Aww -- naw, man...no way.

It's four in the damn morning. When I wake up, I always just figure it's time to get up.

Screw this. I'm goin' back to bed.

Tuesday, September 13, 2005

My Doctor Told Me to Get More Exercise

He did. He said that if I got more exercise, then my aches and pains would go away. So I began exercising. I've been doing it since March. My aches and pains have NOT gone away -- in fact, I now have lots of NEW ones to keep the old ones company.

In the other world, I do not have constant aches and pains. Or an impinged nerve. Or carpal tunnel. Or bad skin. Or dizzy spells. Or anxiety disorder, and all of its wonderful co-morbid companions.

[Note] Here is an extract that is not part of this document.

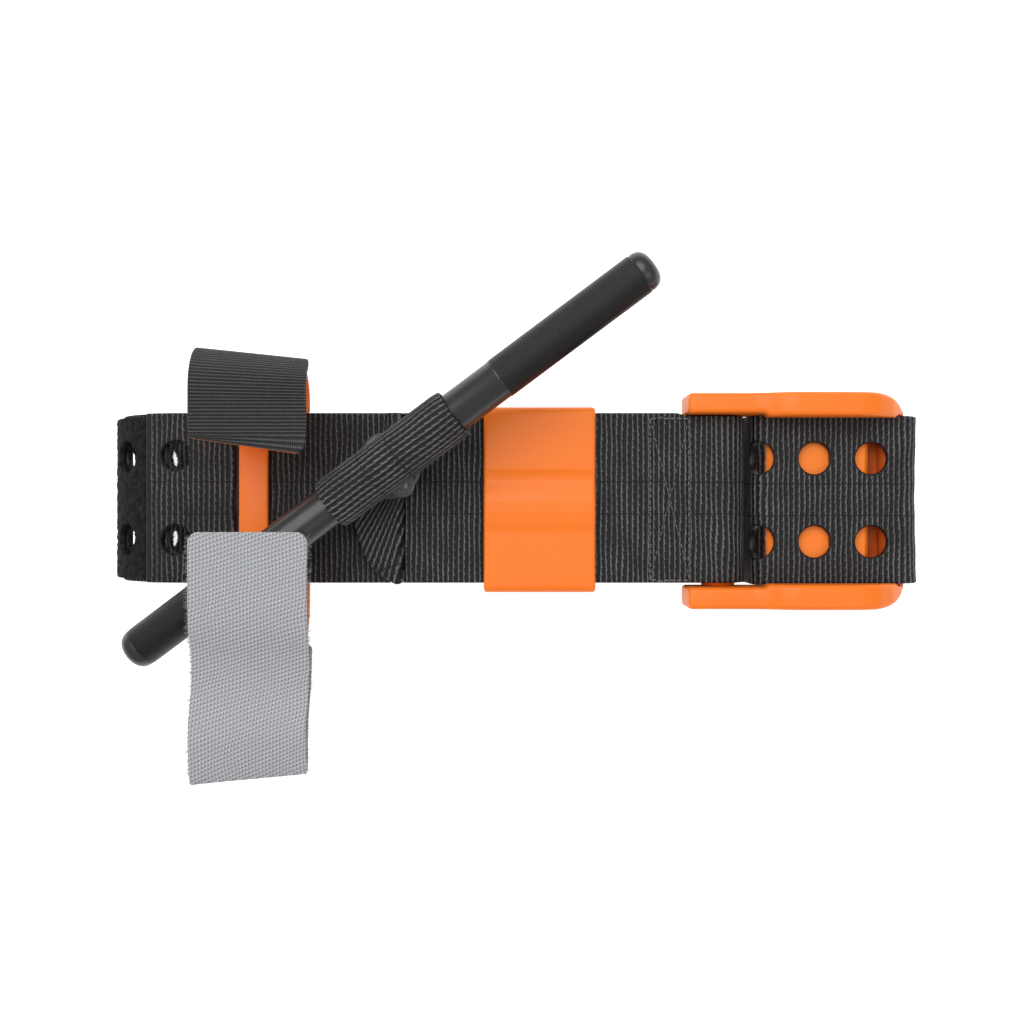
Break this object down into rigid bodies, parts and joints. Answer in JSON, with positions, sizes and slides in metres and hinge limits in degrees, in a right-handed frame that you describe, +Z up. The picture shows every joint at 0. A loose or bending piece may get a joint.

I don't usually complain about it that much, since I know there's not a thing that can be done (short of some horrific operations and/or drugs that I refuse to take). But it's been acting up nonstop for the past week, and I am damned sick and tired of it, and I don't want to bother my friends with these futile complaints, so if you're still reading this, you've got only yourself to blame. Ha.

Sunday, September 11, 2005

Mornin'

All right...6:00 am. Alarms off -- check. Tea -- check. Cigarette -- check. Computer on -- check, and it works today. Nothing like starting the day off with a few small successes.

I wish the Weather Channel site would put its stories in text form. I don't feel like watching videos right now, but you can't get the weather news there without cranking up the media player.

And can you believe it? September 10th here in West Michigan, and it's STILL 90 degrees. The leaves are starting to turn, and its STILL 90 degrees. That's enough, already. Summer was hot enough. It is autumn now. Stop it.

On a lighter note, I got a whopping seven hours of sleep just now. A vast improvement over the five I got last night, and the four of the night before.

Tea is good.

There, I'm done for now.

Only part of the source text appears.